• Task instructions
Repeat the entire listing exactly as written.

• Data segment
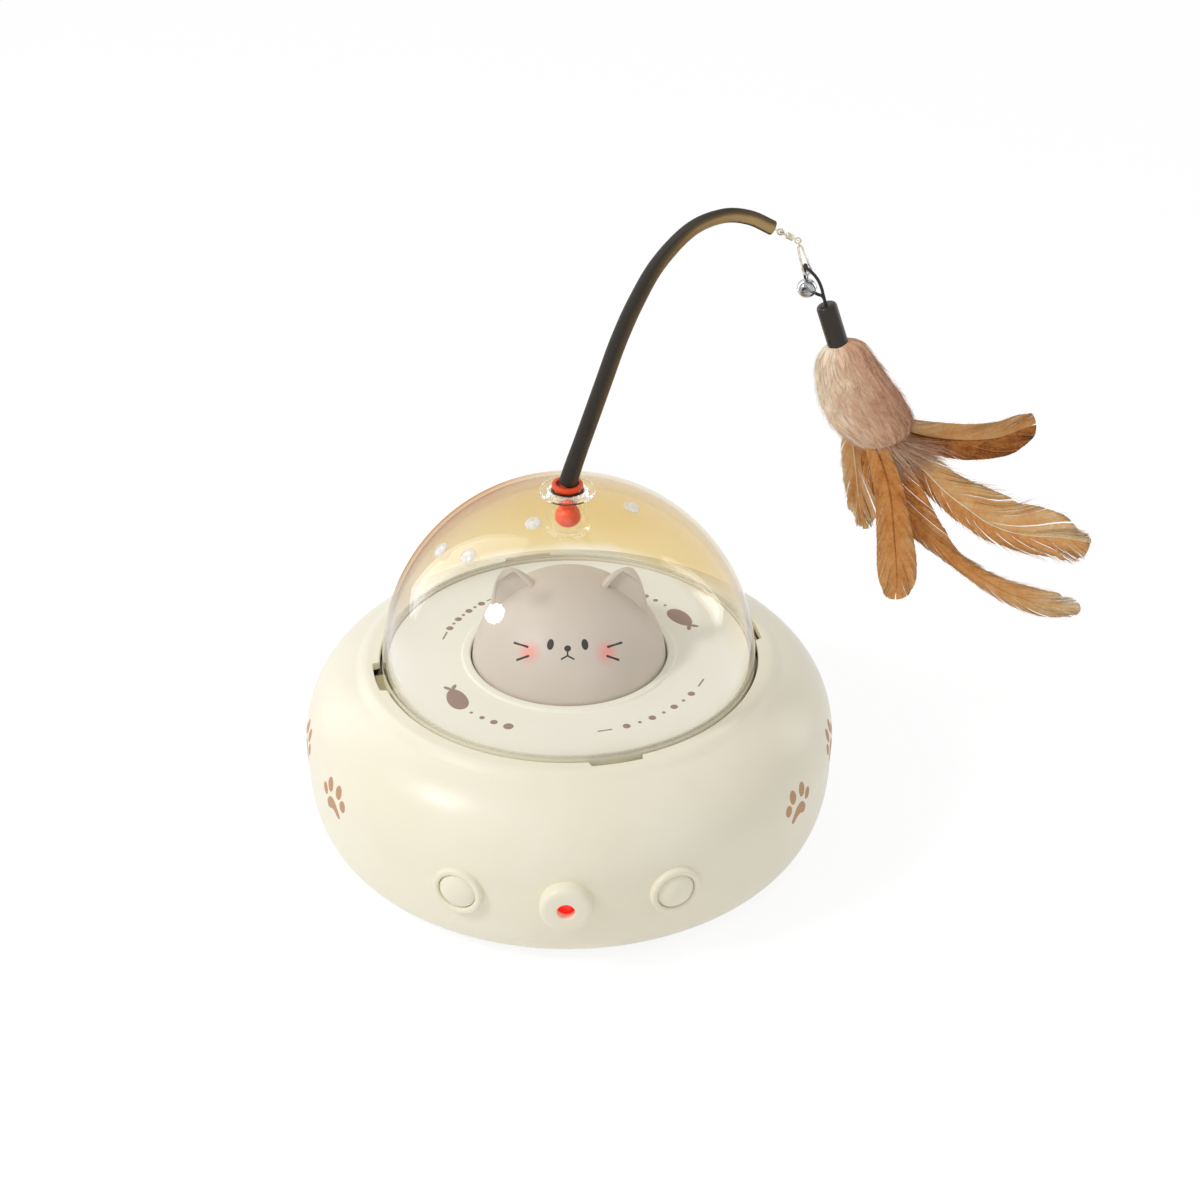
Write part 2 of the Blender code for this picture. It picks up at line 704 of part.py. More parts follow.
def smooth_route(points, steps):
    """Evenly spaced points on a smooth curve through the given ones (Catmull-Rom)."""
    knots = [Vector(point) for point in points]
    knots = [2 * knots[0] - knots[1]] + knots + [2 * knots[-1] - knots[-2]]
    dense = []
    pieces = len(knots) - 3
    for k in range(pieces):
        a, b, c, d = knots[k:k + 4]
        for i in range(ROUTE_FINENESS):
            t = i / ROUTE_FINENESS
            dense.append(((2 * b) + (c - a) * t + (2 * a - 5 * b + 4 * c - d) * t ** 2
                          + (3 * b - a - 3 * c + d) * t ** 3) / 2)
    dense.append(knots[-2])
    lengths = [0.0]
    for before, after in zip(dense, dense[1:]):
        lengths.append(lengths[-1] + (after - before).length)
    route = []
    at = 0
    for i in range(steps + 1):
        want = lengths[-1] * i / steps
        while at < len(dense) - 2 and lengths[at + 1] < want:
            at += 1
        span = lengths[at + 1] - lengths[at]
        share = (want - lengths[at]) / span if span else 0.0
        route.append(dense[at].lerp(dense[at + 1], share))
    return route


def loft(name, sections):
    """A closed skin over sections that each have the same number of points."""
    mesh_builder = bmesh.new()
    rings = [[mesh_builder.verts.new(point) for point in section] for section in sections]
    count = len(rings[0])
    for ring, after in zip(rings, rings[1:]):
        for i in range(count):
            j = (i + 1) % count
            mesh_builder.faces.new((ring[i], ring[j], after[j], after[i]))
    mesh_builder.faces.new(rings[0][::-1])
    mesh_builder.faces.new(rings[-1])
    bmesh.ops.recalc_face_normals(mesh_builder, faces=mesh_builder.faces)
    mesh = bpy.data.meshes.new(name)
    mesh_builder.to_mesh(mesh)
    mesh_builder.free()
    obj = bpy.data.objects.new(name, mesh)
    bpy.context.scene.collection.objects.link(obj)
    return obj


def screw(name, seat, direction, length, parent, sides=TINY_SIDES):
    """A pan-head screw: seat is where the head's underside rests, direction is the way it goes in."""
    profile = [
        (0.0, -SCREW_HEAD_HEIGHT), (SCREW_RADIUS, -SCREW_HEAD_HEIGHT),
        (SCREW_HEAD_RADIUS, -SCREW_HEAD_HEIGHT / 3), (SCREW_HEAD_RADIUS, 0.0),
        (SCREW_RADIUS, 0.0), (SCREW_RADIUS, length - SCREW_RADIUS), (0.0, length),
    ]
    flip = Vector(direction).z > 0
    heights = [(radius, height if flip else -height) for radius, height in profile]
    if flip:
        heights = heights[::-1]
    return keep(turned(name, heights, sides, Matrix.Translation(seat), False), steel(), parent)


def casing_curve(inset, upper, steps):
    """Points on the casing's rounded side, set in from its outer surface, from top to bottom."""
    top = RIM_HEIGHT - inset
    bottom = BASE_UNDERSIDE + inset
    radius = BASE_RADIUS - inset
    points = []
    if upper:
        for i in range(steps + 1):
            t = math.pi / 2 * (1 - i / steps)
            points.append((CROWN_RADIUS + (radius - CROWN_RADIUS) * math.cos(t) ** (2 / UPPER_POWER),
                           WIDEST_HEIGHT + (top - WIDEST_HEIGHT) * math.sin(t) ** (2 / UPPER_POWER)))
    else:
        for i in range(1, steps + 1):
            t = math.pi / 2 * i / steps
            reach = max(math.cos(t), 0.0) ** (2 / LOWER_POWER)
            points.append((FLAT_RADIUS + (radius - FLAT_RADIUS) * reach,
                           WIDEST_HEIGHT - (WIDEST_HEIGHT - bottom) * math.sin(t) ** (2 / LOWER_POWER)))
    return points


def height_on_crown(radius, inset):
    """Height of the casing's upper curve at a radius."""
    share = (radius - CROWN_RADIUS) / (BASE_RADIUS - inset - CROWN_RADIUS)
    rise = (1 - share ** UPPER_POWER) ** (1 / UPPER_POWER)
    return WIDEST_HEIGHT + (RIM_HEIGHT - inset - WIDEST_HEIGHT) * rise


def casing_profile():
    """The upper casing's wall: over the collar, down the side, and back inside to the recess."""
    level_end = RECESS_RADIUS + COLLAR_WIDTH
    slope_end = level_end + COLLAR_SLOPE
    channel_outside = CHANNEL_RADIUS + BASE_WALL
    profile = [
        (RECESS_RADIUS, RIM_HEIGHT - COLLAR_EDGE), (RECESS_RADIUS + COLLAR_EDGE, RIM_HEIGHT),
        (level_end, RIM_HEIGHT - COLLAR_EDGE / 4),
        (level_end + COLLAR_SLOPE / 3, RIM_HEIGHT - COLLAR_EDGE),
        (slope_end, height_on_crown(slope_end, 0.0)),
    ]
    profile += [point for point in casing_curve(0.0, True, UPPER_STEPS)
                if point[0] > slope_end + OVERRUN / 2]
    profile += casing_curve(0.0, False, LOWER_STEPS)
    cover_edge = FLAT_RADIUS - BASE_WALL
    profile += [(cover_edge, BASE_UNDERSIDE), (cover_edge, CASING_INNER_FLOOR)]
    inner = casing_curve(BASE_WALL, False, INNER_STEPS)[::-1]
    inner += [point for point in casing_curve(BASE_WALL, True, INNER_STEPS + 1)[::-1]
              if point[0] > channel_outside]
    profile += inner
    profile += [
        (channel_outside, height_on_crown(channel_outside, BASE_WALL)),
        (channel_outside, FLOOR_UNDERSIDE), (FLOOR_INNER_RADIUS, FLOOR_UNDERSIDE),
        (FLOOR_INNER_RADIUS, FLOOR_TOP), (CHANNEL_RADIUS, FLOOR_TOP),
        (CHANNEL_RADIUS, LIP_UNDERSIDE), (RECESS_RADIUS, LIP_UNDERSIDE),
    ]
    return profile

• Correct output
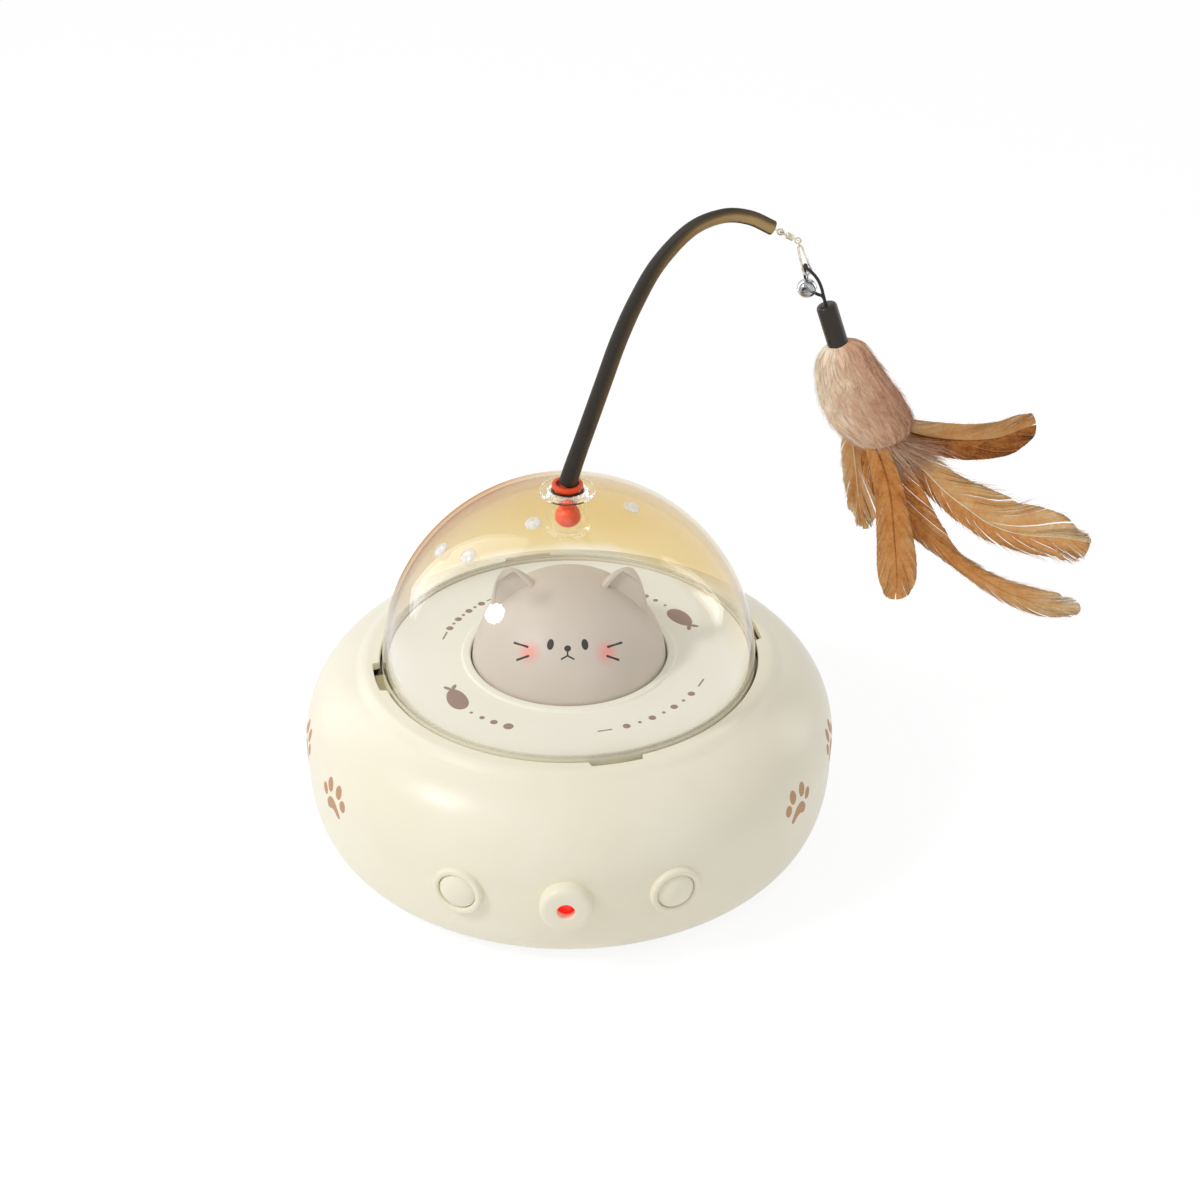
Write part 2 of the Blender code for this picture. It picks up at line 704 of part.py. More parts follow.
def smooth_route(points, steps):
    """Evenly spaced points on a smooth curve through the given ones (Catmull-Rom)."""
    knots = [Vector(point) for point in points]
    knots = [2 * knots[0] - knots[1]] + knots + [2 * knots[-1] - knots[-2]]
    dense = []
    pieces = len(knots) - 3
    for k in range(pieces):
        a, b, c, d = knots[k:k + 4]
        for i in range(ROUTE_FINENESS):
            t = i / ROUTE_FINENESS
            dense.append(((2 * b) + (c - a) * t + (2 * a - 5 * b + 4 * c - d) * t ** 2
                          + (3 * b - a - 3 * c + d) * t ** 3) / 2)
    dense.append(knots[-2])
    lengths = [0.0]
    for before, after in zip(dense, dense[1:]):
        lengths.append(lengths[-1] + (after - before).length)
    route = []
    at = 0
    for i in range(steps + 1):
        want = lengths[-1] * i / steps
        while at < len(dense) - 2 and lengths[at + 1] < want:
            at += 1
        span = lengths[at + 1] - lengths[at]
        share = (want - lengths[at]) / span if span else 0.0
        route.append(dense[at].lerp(dense[at + 1], share))
    return route


def loft(name, sections):
    """A closed skin over sections that each have the same number of points."""
    mesh_builder = bmesh.new()
    rings = [[mesh_builder.verts.new(point) for point in section] for section in sections]
    count = len(rings[0])
    for ring, after in zip(rings, rings[1:]):
        for i in range(count):
            j = (i + 1) % count
            mesh_builder.faces.new((ring[i], ring[j], after[j], after[i]))
    mesh_builder.faces.new(rings[0][::-1])
    mesh_builder.faces.new(rings[-1])
    bmesh.ops.recalc_face_normals(mesh_builder, faces=mesh_builder.faces)
    mesh = bpy.data.meshes.new(name)
    mesh_builder.to_mesh(mesh)
    mesh_builder.free()
    obj = bpy.data.objects.new(name, mesh)
    bpy.context.scene.collection.objects.link(obj)
    return obj


def screw(name, seat, direction, length, parent, sides=TINY_SIDES):
    """A pan-head screw: seat is where the head's underside rests, direction is the way it goes in."""
    profile = [
        (0.0, -SCREW_HEAD_HEIGHT), (SCREW_RADIUS, -SCREW_HEAD_HEIGHT),
        (SCREW_HEAD_RADIUS, -SCREW_HEAD_HEIGHT / 3), (SCREW_HEAD_RADIUS, 0.0),
        (SCREW_RADIUS, 0.0), (SCREW_RADIUS, length - SCREW_RADIUS), (0.0, length),
    ]
    flip = Vector(direction).z > 0
    heights = [(radius, height if flip else -height) for radius, height in profile]
    if flip:
        heights = heights[::-1]
    return keep(turned(name, heights, sides, Matrix.Translation(seat), False), steel(), parent)


def casing_curve(inset, upper, steps):
    """Points on the casing's rounded side, set in from its outer surface, from top to bottom."""
    top = RIM_HEIGHT - inset
    bottom = BASE_UNDERSIDE + inset
    radius = BASE_RADIUS - inset
    points = []
    if upper:
        for i in range(steps + 1):
            t = math.pi / 2 * (1 - i / steps)
            points.append((CROWN_RADIUS + (radius - CROWN_RADIUS) * math.cos(t) ** (2 / UPPER_POWER),
                           WIDEST_HEIGHT + (top - WIDEST_HEIGHT) * math.sin(t) ** (2 / UPPER_POWER)))
    else:
        for i in range(1, steps + 1):
            t = math.pi / 2 * i / steps
            reach = max(math.cos(t), 0.0) ** (2 / LOWER_POWER)
            points.append((FLAT_RADIUS + (radius - FLAT_RADIUS) * reach,
                           WIDEST_HEIGHT - (WIDEST_HEIGHT - bottom) * math.sin(t) ** (2 / LOWER_POWER)))
    return points


def height_on_crown(radius, inset):
    """Height of the casing's upper curve at a radius."""
    share = (radius - CROWN_RADIUS) / (BASE_RADIUS - inset - CROWN_RADIUS)
    rise = (1 - share ** UPPER_POWER) ** (1 / UPPER_POWER)
    return WIDEST_HEIGHT + (RIM_HEIGHT - inset - WIDEST_HEIGHT) * rise


def casing_profile():
    """The upper casing's wall: over the collar, down the side, and back inside to the recess."""
    level_end = RECESS_RADIUS + COLLAR_WIDTH
    slope_end = level_end + COLLAR_SLOPE
    channel_outside = CHANNEL_RADIUS + BASE_WALL
    profile = [
        (RECESS_RADIUS, RIM_HEIGHT - COLLAR_EDGE), (RECESS_RADIUS + COLLAR_EDGE, RIM_HEIGHT),
        (level_end, RIM_HEIGHT - COLLAR_EDGE / 4),
        (level_end + COLLAR_SLOPE / 3, RIM_HEIGHT - COLLAR_EDGE),
        (slope_end, height_on_crown(slope_end, 0.0)),
    ]
    profile += [point for point in casing_curve(0.0, True, UPPER_STEPS)
                if point[0] > slope_end + OVERRUN / 2]
    profile += casing_curve(0.0, False, LOWER_STEPS)
    cover_edge = FLAT_RADIUS - BASE_WALL
    profile += [(cover_edge, BASE_UNDERSIDE), (cover_edge, CASING_INNER_FLOOR)]
    inner = casing_curve(BASE_WALL, False, INNER_STEPS)[::-1]
    inner += [point for point in casing_curve(BASE_WALL, True, INNER_STEPS + 1)[::-1]
              if point[0] > channel_outside]
    profile += inner
    profile += [
        (channel_outside, height_on_crown(channel_outside, BASE_WALL)),
        (channel_outside, FLOOR_UNDERSIDE), (FLOOR_INNER_RADIUS, FLOOR_UNDERSIDE),
        (FLOOR_INNER_RADIUS, FLOOR_TOP), (CHANNEL_RADIUS, FLOOR_TOP),
        (CHANNEL_RADIUS, LIP_UNDERSIDE), (RECESS_RADIUS, LIP_UNDERSIDE),
    ]
    return profile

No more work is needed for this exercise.